1835-1836 yıllarına ait Fırat Keşfi, Ümit Burnu rotasını devreden çıkartarak buharlı gemiler için kalıcı bir güzergâh bulmayı amaçlamıştı. O dönemde de gündemde olan Kızıldeniz’den Süveyş’e çıkma fikri Fırat’ın kullanılmasına kıyasla daha güç gelmişti. Özellikle Hint Okyanusu’nda görülen muson rüzgarlarının varlığı, devlet kademelerinin Fırat üzerinden olacak rotaya daha sıcak bakmalarına sebep olmuştu. Bu şekilde Bombay ile Basra arasında yılın her ayı geçiş mümkün olabilecekti. Denizin bittiği yerde ise Basra’dan denize dökülen Fırat ve Dicle Nehirleri başlıyordu. Kış aylarında Fırat’ta sefer yapılıp yapılamayacağının belirlenmesi ise işin önemli bir ayağını oluşturuyordu. Bu keşif seyahati için ayrılan ciddi bir bütçe bunun sahadaki neticesini görmek için belirlenmişti.
Parlamento tarafından onaylanan bütçe sonrası keşif için hazırlıklar da başlamıştı. Keşif seyahatinin komutası kendisine verilen Francis Rawdon Chesney, 1830 yılında Süveyş Kanalı’yla alakalı İngiliz makamları tarafından çok da rağbet görmeyen bir raporun da sahibiydi. Aynı zamanda o, kâşif sıfatıyla bugün Irak sınırları içerisinde bulunan Âneh’ten Basra Körfezi’ne ulaştığı bir yolculuğu Fırat üzerinde yapmıştı. Sahip olduğu tecrübe ve azmi İngiliz makamlarının kendisine ümit bağlaması neticesini doğurmuştu.
Kullanılacak iki demir keşif gemisi, aşacakları nehirlere izafeten Tigris (Dicle) ve Euphrates (Fırat) isimlerini almıştı.
Bu gemiler parçalar halinde taşınacak ve Fırat Nehri üzerinde birleştirilecekti. Bu parçalar ve keşif tayfası 31 Ocak 1835 tarihinde Liverpool’dan ayrılmış ve üç aylık bir yolculuğun ardından Akdeniz kıyısında yer alan Samandağ’a ulaşmıştı. Buradan kara yolculuğuyla gemi parçaları Fırat Nehri kıyısında bulunan Birecik’e taşınmış ve burada monte edilmişti. Keşfin başladığı nokta da burası olmuştu. Bu toprakların Osmanlı mülkiyeti içerisinde yer alması şüphesiz buradaki resmî makamlardan izin alınmasını gerekli kılmıştı. Ne var ki bu dönemde Suriye topraklarının idaresinin Kavalalı Mehmed Ali Paşa’da bulunması işlerin istenilen hızda ilerlemesini mümkün kılmamıştı.

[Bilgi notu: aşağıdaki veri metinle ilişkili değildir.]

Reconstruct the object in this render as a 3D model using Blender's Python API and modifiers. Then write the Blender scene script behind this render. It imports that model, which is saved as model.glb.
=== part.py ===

Uzunca bir bekleyişin ardından nihayet yola çıkan keşif gemileri epeyce ilerleme imkanı bulmuştu. Ne var ki 21 Mayıs 1836 tarihinde, bugün Suriye sınırları içerisinde yer alan Mûhassen’de şiddetli bir fırtınaya maruz kalmıştı. Euphrates isimli gemi büyük güçlük içerisinde kıyıya geçebilmişse de Tigris batmaktan kurtulamamış ve dakikalar içinde Fırat’ın sularına gömülmüştü. Tayfadan 20 kişi boğulmuş, aralarında Chesney’in de bulunduğu diğerleri ise hayatlarını kurtarmayı başarmıştı. Bundan sonra Euphrates yolculuğuna tek başına devam etmiş ve üç aylık bir yolculuğun ardından Dicle ve Fırat’ın birleştiği Şattularap’a varmış, oradan da Basra Körfezi’ne çıkmıştı.
Kraliyet Coğrafya Topluluğu tarafından başarılı bulunan bu keşif ziyareti, keşfi Narrative of the Euphrates Expedition başlığıyla kitaplaştıran Francis Rawdon Chesney’e devlet nişanı kazandırmıştı. Bu, Hindistan’a çıkmanın yeni rotası manasına geliyordu. Bu sayede iletişim ivme kazanacak, daha da önemlisi İngiliz donanmasının buradaki varlığı bir vakittir baş ağrıtan korsanlığa karşı köklü bir önlem alınmasını mümkün kılabilecekti. Fakat proje gerçekleştirilmeden önce başka incelemelerin daha yapılması gerekiyordu. 1840 yılında yapılan bir başka keşif su miktarındaki istikrarsızlığın buranın kullanılması için mümkün olamayacağını söylüyordu. 1854 yılında Süveyş Kanalı çalışmalarının da başlamasıyla da bu proje tarihe karışmıştı.